Filmmaking without Borders
The Berlinale Talent Campus opens its doors for the tenth time with special guests Juliette Binoche and Gaston Kaboré.
The two guests of the Berlinale Talent Campus opening panel with Campus director Matthijs Wouter Knol
Having no limits was the watchword at the Berlinale Talent Campus “Changing Perspectives“ opening panel, featuring Oscar-winning French actress Juliette Binoche and revered Burkinabe director Gaston Kaboré. Moderated by Campus head Matthijs Wouter Knol, it was an interactive forum on breaking out of creative comfort zones and embracing new approaches toward making films that challenge the audience and force them to rethink their views.
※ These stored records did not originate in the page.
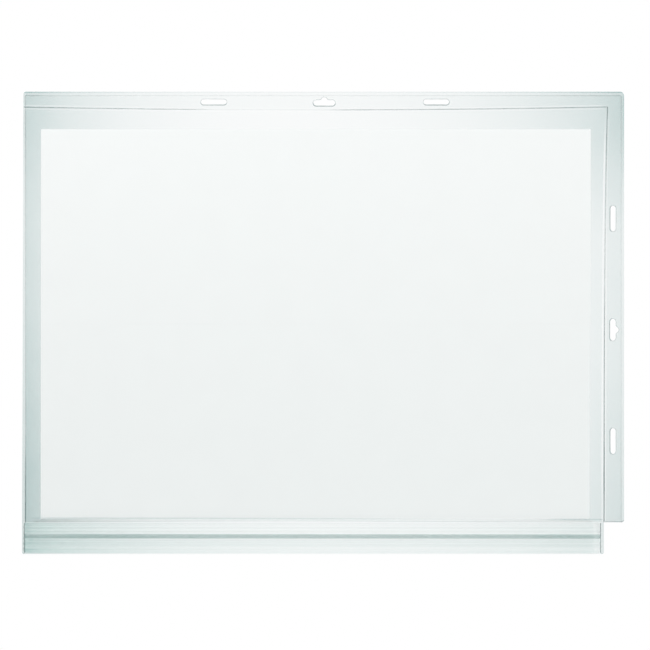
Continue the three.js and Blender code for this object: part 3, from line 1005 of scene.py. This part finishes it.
def rib(depth, centre, half, rise, tone):
    """A round-topped rib of a profile, drawn downward."""
    tip = depth - rise
    return [
        (depth, centre + half, tone),
        (tip + 0.4 * half, centre + half, tone),
        (tip, centre + 0.5 * half, tone),
        (tip, centre - 0.5 * half, tone),
        (tip + 0.4 * half, centre - half, tone),
        (depth, centre - half, tone),
    ]


def mirrored(points, sign):
    """Profile points on one side of the bead's middle, then the same points on its other side."""
    near = [(depth, BEAD + sign * half * MM, tone) for depth, half, tone in points]
    far = [(depth, BEAD - sign * half * MM, tone) for depth, half, tone in reversed(points)]
    return near + far


def groove_profile():
    """Rear strip: a flat base with two guide ribs and the groove's hooked jaws."""
    base = REAR_BASE
    tip = GROOVE_TIP
    back = -AIR
    jaw = [
        (base, 1.65, 0.9),
        (tip + 0.4 * MM, 1.65, 1.0),
        (tip + 0.1 * MM, 1.5, 1.0),
        (tip, 1.25, 1.0),
        (tip + 0.1 * MM, 1.0, 1.0),
        (tip + 0.3 * MM, 0.85, 1.0),
        (tip + 0.45 * MM, 0.85, 1.0),
        (tip + 0.55 * MM, 1.05, 1.0),
        (base, 1.05, 0.8),
    ]
    points = [(back, BOTTOM, 0.05), (back, BEAD - BEAD_OUTER, 0.0), (back, BEAD - BEAD_INNER, 1.0)]
    points += [(back, BEAD + BEAD_INNER, 1.0), (back, BEAD + BEAD_OUTER, 0.0), (back, STRIP_TOP, 0.05)]
    points += [(base, STRIP_TOP, 0.1), (base, STRIP_TOP - 0.8 * MM, 0.0)]
    points.append((base, BEAD + RIB_OFFSET + 1.2 * MM, 0.0))
    points += rib(base, BEAD + RIB_OFFSET, 0.3 * MM, 1.4 * MM, 0.1)
    points.append((base, BEAD + 2.0 * MM, 0.0))
    points += mirrored(jaw, 1)
    points.append((base, BEAD - 2.0 * MM, 0.0))
    points += rib(base, BEAD - RIB_OFFSET, 0.3 * MM, 1.4 * MM, 0.1)
    points.append((base, BEAD - RIB_OFFSET - 1.2 * MM, 0.0))
    points += [(base, BOTTOM + 1.0 * MM, 0.0), (base, BOTTOM, 0.05)]
    return points


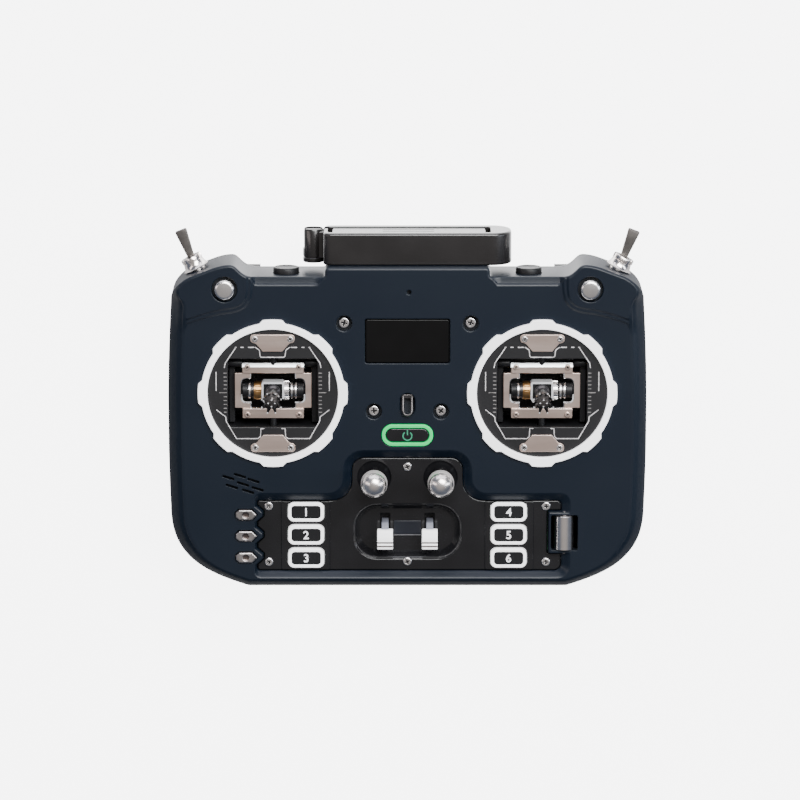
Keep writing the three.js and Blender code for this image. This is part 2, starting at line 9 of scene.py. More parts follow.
import bmesh
import bpy
import numpy as np
from mathutils import Matrix, Vector
from mathutils.geometry import delaunay_2d_cdt, tessellate_polygon


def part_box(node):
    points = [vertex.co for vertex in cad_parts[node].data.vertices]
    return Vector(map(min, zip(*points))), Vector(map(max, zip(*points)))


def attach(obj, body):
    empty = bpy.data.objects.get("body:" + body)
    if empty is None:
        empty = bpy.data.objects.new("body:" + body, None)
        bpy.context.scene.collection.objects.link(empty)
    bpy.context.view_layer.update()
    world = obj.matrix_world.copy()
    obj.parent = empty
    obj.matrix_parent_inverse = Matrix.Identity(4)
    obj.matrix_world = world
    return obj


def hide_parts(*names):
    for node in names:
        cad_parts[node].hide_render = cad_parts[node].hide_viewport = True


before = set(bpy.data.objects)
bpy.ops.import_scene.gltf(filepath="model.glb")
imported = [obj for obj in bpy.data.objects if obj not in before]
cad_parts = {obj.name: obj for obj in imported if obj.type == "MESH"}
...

For Kaboré, the need to record African history and culture led him to cinema, which he considers the shortest, most effective route to telling stories. His work constantly attempts to challenge and alter traditional roles. It’s been 15 years since his last feature film, BUUD YAM (1997). He’s now preparing his return to feature filmmaking – a prospect that, he said, is a little like making his first movie. “What moves me is my will to transfer something to the audience. I do believe that we all have something inside that is desperately trying to be expressed, and this I would love to communicate.”
“We are transformers in our lives,” Binoche said. The CHOCOLAT actress, who's in the Berlinale Panorama entry ELLES, sees the creative process as an “inside journey” that is without limits. Discussing ELLES, in which she stars as a journalist who interviews two student prostitutes, Binoche noted that displaying eroticism on screen means simply reaching beyond herself in order to effectively communicate with her audience. “It has to cost you something,” she said, referencing this letting-go of self that inspires and unleashes creativity. “I want to give myself and give myself totally.” Binoche, who has worked with non-French and non-English speaking directors, sees true art as transcending cultures and languages.
Despite changes to creative practice heralded by evolving technologies, Kaboré and Binoche both agreed that the challenge to artists remains unchanged: “What story do I want to tell? How do I direct? How do I script my story in a way that can communicate something to the audience?” Technology need not get in the way, said Binoche. “I love to see change; it has to be subtle and sometimes you need to play less so that the audience can see more.” What is necessary, both concluded, was remaining true to one’s self as transforming and transformative beings.